The best advice we can give traders is to trade small. This is a “quick fix” to remove emotions from trading.

Why?

If you trade bigger than your comfort zone, you are less likely to follow your strategies and plans. You’ll make behavioral mistakes if you trade too big. Your backtests don’t include discretionary decisions and thus you have no strategy anymore.

What is a small size? A small size implies that you have detachment from money. If you have a loss, you are indifferent. This is extremely important when you start out.

Unfortunately, most of us have a tendency to become overconfident after a period of good results. Overconfidence in trading is bad.
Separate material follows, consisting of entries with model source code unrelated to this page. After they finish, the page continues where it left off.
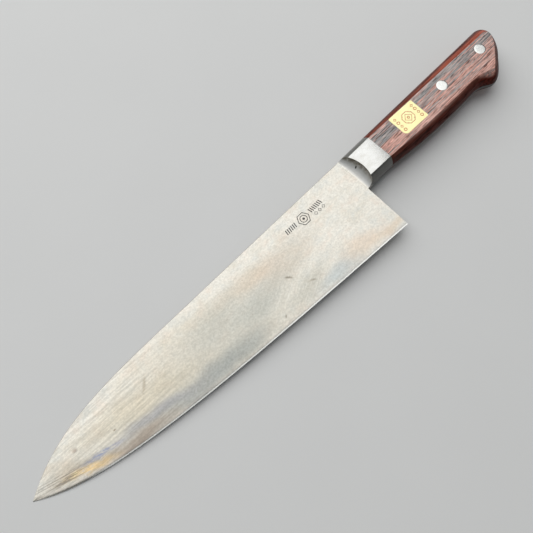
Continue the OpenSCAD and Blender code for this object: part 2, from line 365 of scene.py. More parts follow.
class Finish:
    """A node material under construction. Its patterns are laid out in knife millimetres."""

    def __init__(self, name):
        self.material = bpy.data.materials.new(name)
        self.material.use_nodes = True
        self.tree = self.material.node_tree
        self.surface = self.tree.nodes["Principled BSDF"]
        here = self.add("TexCoord", {})["Object"]
        self.place = self.moved(here, location=ORIGIN, scale=(MM, MM, MM))

    def add(self, kind, inputs, **settings):
        node = self.tree.nodes.new("ShaderNode" + kind)
        for key, value in settings.items():
            setattr(node, key, value)
        for key, value in inputs.items():
            self.put(node.inputs[key], value)
        return node.outputs

    def put(self, socket, value):
        if isinstance(value, bpy.types.NodeSocket):
            self.tree.links.new(value, socket)
        else:
            socket.default_value = value

    def set(self, **inputs):
        for key, value in inputs.items():
            self.put(self.surface.inputs[key.replace("_", " ")], value)

    def moved(self, vector, location=(0, 0, 0), scale=(1, 1, 1), turn=0.0):
        """Coordinates in a frame with this place, size and turn about Z."""
        rotation = (0, 0, math.radians(turn))
        inputs = {"Vector": vector, "Location": location, "Rotation": rotation, "Scale": scale}
        return self.add("Mapping", inputs, vector_type="TEXTURE")["Vector"]

    def noise(self, size=(1, 1, 1), detail=4.0, roughness=0.5, distortion=0.0, turn=0.0, shift=0.0,
              vector=None):
        """Noise whose features are about this size, in millimetres along X, Y and Z."""
        vector = self.moved(vector or self.place, (shift, 0, 0), size, turn)
        inputs = {"Vector": vector, "Scale": 1.0, "Detail": detail, "Roughness": roughness,
                  "Distortion": distortion}
        return self.add("TexNoise", inputs)["Fac"]

    def math(self, operation, *values):
        return self.add("Math", dict(enumerate(values)), operation=operation)[0]

    def times(self, a, b):
        return self.math("MULTIPLY", a, b)

    def step(self, value, low, high):
        """0 below low, 1 above high and smooth between. low may be the greater."""
        inputs = {"Value": value, "From Min": low, "From Max": high}
        return self.add("MapRange", inputs, interpolation_type="SMOOTHSTEP")[0]

    def blend(self, share, a, b, mode="MIX"):
        return self.add("Mix", {0: share, 6: a, 7: b}, data_type="RGBA", blend_type=mode)[2]

    def mixed(self, share, a, b):
        """The same as blend() for numbers."""
        return self.add("Mix", {0: share, 2: a, 3: b}, data_type="FLOAT")[0]

    def tinted(self, colour, mask, strength, tint):
        """A colour with an sRGB tint over it, as far as a mask times a strength says."""
        return self.blend(self.times(mask, strength), colour, srgb(*tint))

    def between(self, value, low, high):
        """Takes a value of 0 to 1 to the range from low to high."""
        inputs = {"Value": value, "To Min": low, "To Max": high}
        return self.add("MapRange", inputs)[0]

    def spot(self, centre, size, turn=0.0, vector=None, core=0.15):
        """1 in the middle of a soft ellipse, falling to 0 at its rim."""
        vector = self.moved(vector or self.place, (*centre, MIDDLE), (*size, SPOT_DEPTH), turn)
        ball = self.add("TexGradient", {"Vector": vector}, gradient_type="SPHERICAL")["Fac"]
        return self.step(ball, 0.0, 1 - core)

    def axis(self, name):
        return self.add("SeparateXYZ", {"Vector": self.place})[name]

    def facing(self, name):
        return self.add("SeparateXYZ", {"Vector": self.add("NewGeometry", {})["Normal"]})[name]

    def sides(self):
        """1 on what faces the spine's or the belly's side, 0 on what faces up, down or along."""
        return self.step(self.math("ABSOLUTE", self.facing("Y")), 0.45, 0.75)

    def bump(self, height, distance, strength=1.0, normal=None):
        inputs = {"Height": height, "Distance": distance * MM, "Strength": strength}
        if normal:
            inputs["Normal"] = normal
        return self.add("Bump", inputs)["Normal"]

    def warped(self, size, amount):
        """The place, pushed about by noise."""
        vector = self.moved(self.place, scale=(size, size, size))
        push = self.add("TexNoise", {"Vector": vector, "Scale": 1.0, "Detail": 3.0})["Color"]
        centred = self.add("VectorMath", {0: push, 1: (0.5, 0.5, 0.5)}, operation="SUBTRACT")[0]
        scaled = self.add("VectorMath", {0: centred, "Scale": amount}, operation="SCALE")[0]
        return self.add("VectorMath", {0: self.place, 1: scaled}, operation="ADD")[0]


# Stains on the blade: middle, half size and tilt, then colour and strength
STAINS = [
    ((-146, -22), (125, 31), -3, (206, 202, 190), 0.7),
    ((-146, 2), (60, 14), -3, (220, 212, 195), 0.4),
    ((-180, -7), (56, 12), -9, (222, 209, 181), 0.4),
    ((-120, -6), (34, 14), 2, (198, 198, 190), 0.6),
    ((-94, -14), (32, 11), 6, (190, 194, 189), 0.6),
    ((-70, -7), (36, 14), 2, (212, 202, 188), 0.6),
    ((-86, -2), (22, 7), -4, (230, 208, 188), 0.4),
    ((-98, 0), (30, 8), 0, (214, 204, 188), 0.5),
    ((-70, -26), (20, 7), 12, (197, 196, 186), 0.5),
    ((-54, -33.5), (24, 6.5), -5, (198, 208, 212), 0.65),
    ((-33, -32), (22, 8), -6, (238, 218, 198), 0.55),
    ((-14, -36), (20, 4), -3, (234, 214, 190), 0.5),
    ((-148, -24), (42, 8), -6, (154, 160, 163), 0.6),
    ((-122, -25), (32, 9), -4, (168, 173, 171), 0.65),
    ((-176, -17.5), (34, 4.6), -9, (162, 164, 172), 0.6),
    ((-188, -21), (34, 5.5), -11, (164, 150, 138), 0.75),
    ((-218, -11), (26, 5), -21, (176, 165, 148), 0.45),
    ((-224, -5), (18, 7), -35, (204, 192, 173), 0.45),
    ((-169, -1.5), (6, 1.2), 50, (176, 164, 144), 0.5),
    ((-215, -3), (2.2, 1.6), 0, (170, 152, 140), 0.6),
    ((-75, -16), (3.2, 0.9), -38, (138, 130, 116), 0.8),
    ((-68, -25), (2.4, 1.0), -30, (158, 150, 136), 0.7),
    ((-91, -29.5), (1.6, 0.8), 40, (140, 132, 118), 0.7),
    ((-193, -9), (1.2, 0.5), 0, (130, 112, 92), 0.8)]
REFLECTANCE = srgb(217, 216, 213)


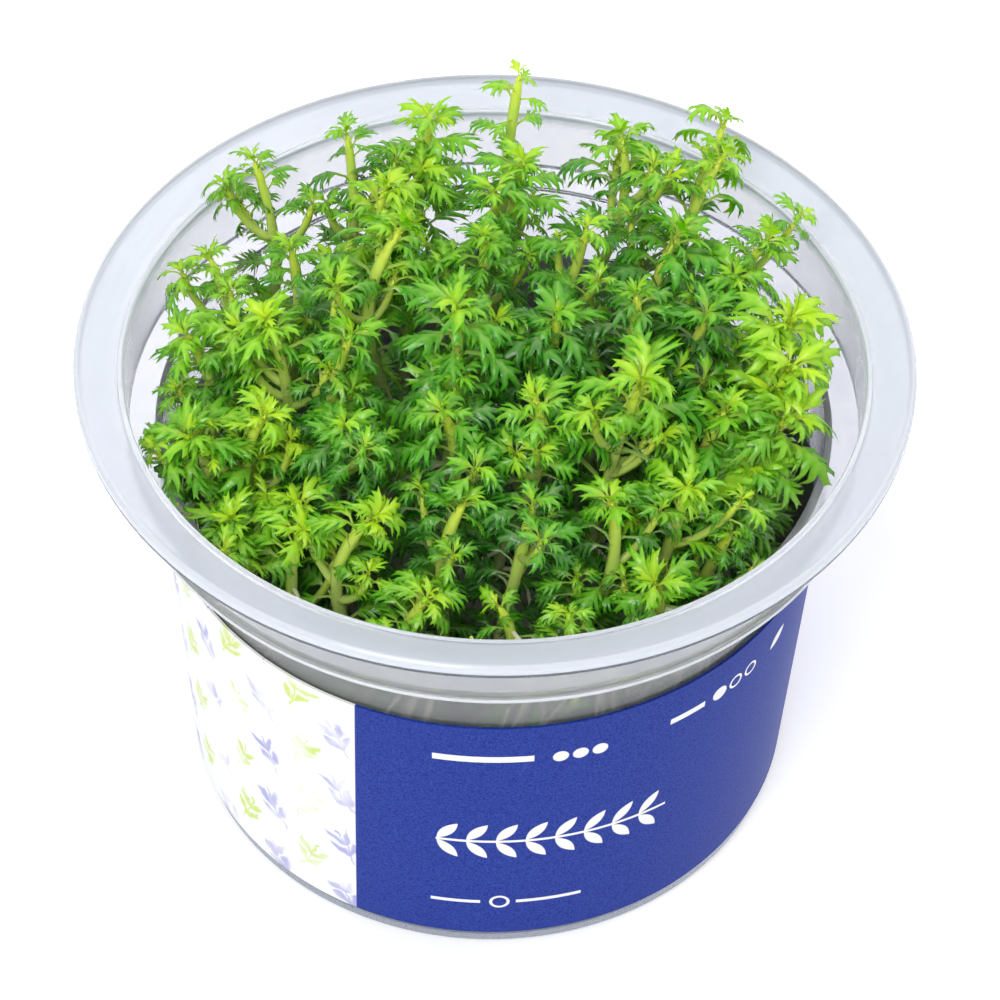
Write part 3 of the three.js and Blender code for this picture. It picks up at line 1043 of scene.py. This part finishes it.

How to overcome fear of loss in trading: trade mechanically

Our next best advice is to employ mechanical trading strategies. If you have done proper backtesting and out-of-sample testing, the job is done.

Your only task is to start and stop your systems with your trading software. This, and including a small trading size, is the key to mastering the art of the trade.

How to overcome fear of loss in trading: Don’t follow the market

Don’t follow every tick in the market. Turn off the screens – do something else while the market is open. Your emotions are more likely to get exacerbated by the market movements, and you are likely to override your systems.

Don’t set up multiple screens to get more charts, bells, and whistles. We day traded for 12 years via this Dell laptop (see our trading lessons):

How to overcome fear of loss in trading: Conclusions

How to overcome fear of loss in trading requires some simple tricks and tools. We recommend trading small, trading mechanically, and keeping a distance from the markets.

This is no rocket science, but your trading mindset could be just as important as your trading edges. The trading edge is by far the most important asset you have, and it’s important that your emotions don’t interfere.